Table 1. Join Operators
Operator	Return Type	Description
crossJoin	DataFrame	Untyped `Row`-based cross join
join	DataFrame	Untyped `Row`-based join
joinWith	Dataset	Used for a type-preserving join with two output columns for records for which a join condition holds

You can also use SQL mode to join datasets using good ol’ SQL.



val spark: SparkSession = ...
spark.sql("select * from t1, t2 where t1.id = t2.id")

val spark: SparkSession = ...

spark.sql("select * from t1, t2 where t1.id = t2.id")

You can specify a join condition (aka join expression) as part of join operators or using where or filter operators.
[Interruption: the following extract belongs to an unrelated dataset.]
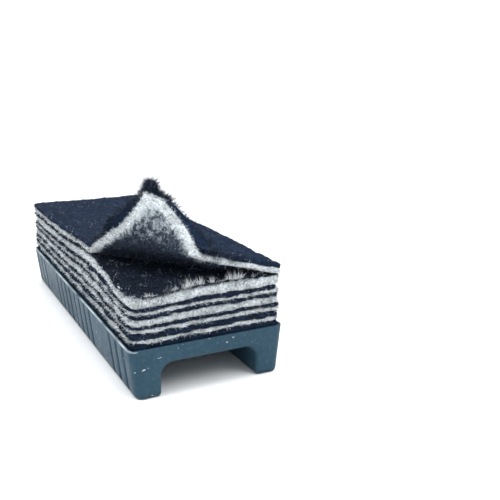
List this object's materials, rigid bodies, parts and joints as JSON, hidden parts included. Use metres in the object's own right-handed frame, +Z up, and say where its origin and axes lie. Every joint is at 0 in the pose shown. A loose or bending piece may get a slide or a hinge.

df1.join(df2, $"df1Key" === $"df2Key")
df1.join(df2).where($"df1Key" === $"df2Key")
df1.join(df2).filter($"df1Key" === $"df2Key")

df1.join(df2, $"df1Key" === $"df2Key")

df1.join(df2).where($"df1Key" === $"df2Key")

df1.join(df2).filter($"df1Key" === $"df2Key")

You can specify the join type as part of join operators (using joinType optional parameter).



df1.join(df2, $"df1Key" === $"df2Key", "inner")

df1.join(df2, $"df1Key" === $"df2Key", "inner")

Table 2. Join Types
SQL	Name (joinType)	JoinType
`CROSS`	`cross`	`Cross`
`INNER`	`inner`	`Inner`
`FULL OUTER`	`outer`, `full`, `fullouter`	`FullOuter`
`LEFT ANTI`	`leftanti`	`LeftAnti`
`LEFT OUTER`	`leftouter`, `left`	`LeftOuter`
`LEFT SEMI`	`leftsemi`	`LeftSemi`
`RIGHT OUTER`	`rightouter`, `right`	`RightOuter`
`NATURAL`	Special case for `Inner`, `LeftOuter`, `RightOuter`, `FullOuter`	`NaturalJoin`
`USING`	Special case for `Inner`, `LeftOuter`, `LeftSemi`, `RightOuter`, `FullOuter`, `LeftAnti`	`UsingJoin`

ExistenceJoin is an artifical join type used to express an existential sub-query, that is often referred to as existential join.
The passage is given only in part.